I have to stop reviewing other people’s stuff.
Raining criticism on people really bums me out. I am in the middle of a panel (yes, again) and just feeling desperate. (It doesn’t help that I am a double token: token woman and token theorist on an experimental panel). Of the batch of the proposals I reviewed, most were really very good: well written, engaging, feasible. But, during discussion, you find that one person’s feasible is another person’s incremental. One person’s exciting and transformative and worth taking a chance on is another person’s unconvincing and needing a third mountain of preliminary data. Ripping apart good proposals so we could justify funding only 15% is a freakin’ slaughter of science. NSF funds good science; it also doesn’t fund probably 3x as much science that’s just as good.
One panelist didn’t give anyone more than a G (E-excellent; V- very good; G – good; F – fair; P – poor) and gave several people a P. G already completely eliminates a proposal from the running. Nobody should get a P, that’s just downright mean; P basically coveys that the reviewer thought you were a total moron. There were several proposals that started with scores like E/V, V, G, P. Seriously, the same proposal is both excellent and poor?

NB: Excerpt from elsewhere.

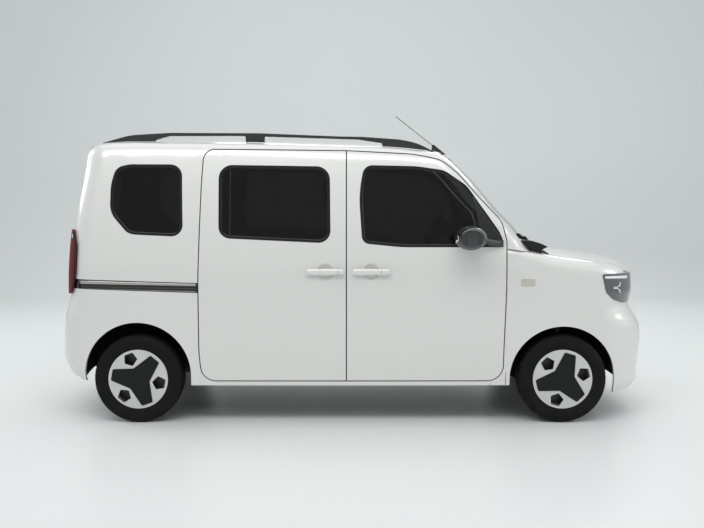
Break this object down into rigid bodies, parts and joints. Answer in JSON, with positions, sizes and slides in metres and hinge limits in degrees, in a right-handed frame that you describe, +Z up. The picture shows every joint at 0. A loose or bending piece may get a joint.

The worst thing about NSF peer review in particular is that the reviewers raise all these issues that may or may not hold water, and you have no opportunity to defend yourself. Even if the reviewer is very wrong, unless someone who understands that is on the panel, was assigned your proposal, and is also not a know-it-all a$$hole, the unfounded criticism stands and sinks a good proposal.
I want to read papers and enjoy them and admire people’s cool ideas. I am tired of hunting for things not said, or tangents not addressed; I am tired of hearing of the minor flaws others hunted down and blew up into fatal weaknesses. I want to believe that most people are serious scientists, and if they have ideas for which they painstakingly collected preliminary data and wrote a proposal on, that they are usually serious, willing, and able to to do the work.
It also makes me desperate in the face of writing more proposals of my own. Somehow, whatever I write, however I write it, it’s just not quite there. People say my proposals are good and that I just have to keep resubmitting, that the successful people wait it out, but what’s the point? If you don’t get funded the first 2-3 times, the field moves on. Formerly competitive proposals get stale.
I’m gonna get some beer at the hotel restaurant, bring it to my room, and work on panel summaries.